Есть что — то символичное в том внутреннем, лишь в душе звучащем аккорде, который сопровождает наши первые встречи. Как часто и где бы ни встречался я в последующие годы с Рудольфом Штайнером, у меня всегда возникало одно и то же впечатление: вот передо мной тот, кто глубже всех других людей погружен в окружающую его действительность и все же как никто другой одновременно возвышается над ними.

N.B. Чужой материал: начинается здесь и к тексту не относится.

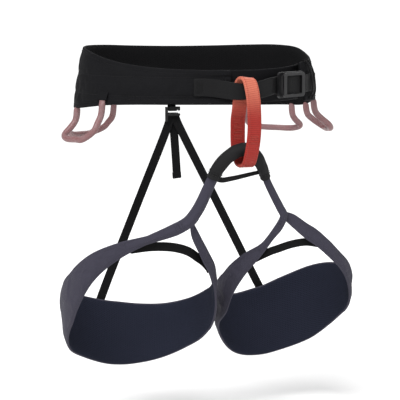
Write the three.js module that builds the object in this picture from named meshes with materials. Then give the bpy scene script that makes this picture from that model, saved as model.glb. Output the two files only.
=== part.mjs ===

Когда началась лекция, у меня сразу появилось новое ощущение, повергшее меня в изумление. Я восхищался невероятно сильной динамикой, которую этот явно глубоко уравновешенный человек смог придать своей речи. Его руки обнаружили почти такую же подвижность и пластику, которая свойственна представителям южных народов. Его богатый оттенками голос был пронизан внутренним огнем, в то время как построение предложений, равно как и всей речи в целом, обнаруживало ту широту духа, которая органично присуща глубокому философствующему северному уму. Но помимо этого было еще и нечто другое. Лекция разворачивалась перед слушателями совершенно свободно, подобно событию, происходящему непосредственно на их глазах; скорее лектор, тонко чувствуя потребности слушателей, творчески на них откликался. Здесь не было никаких сковывавших докладчика рукописей, никакой книги, на которую он мог бы опереться. Все развивалось как бы из внутренней беседы со слушателями, которая происходила здесь и сейчас. И все же живая струящаяся речь явно отличалась от любой, пусть даже блистательной импровизации. Могучие содержательные суждения и глубоко проникающие в суть вещей знания — вот что представало здесь перед нами в столь привлекательной форме. Лекция читалась в Германии и на немецком языке, но благодаря ее внутренней структуре с ней можно было бы непосредственно выступать в любой другой стране мира.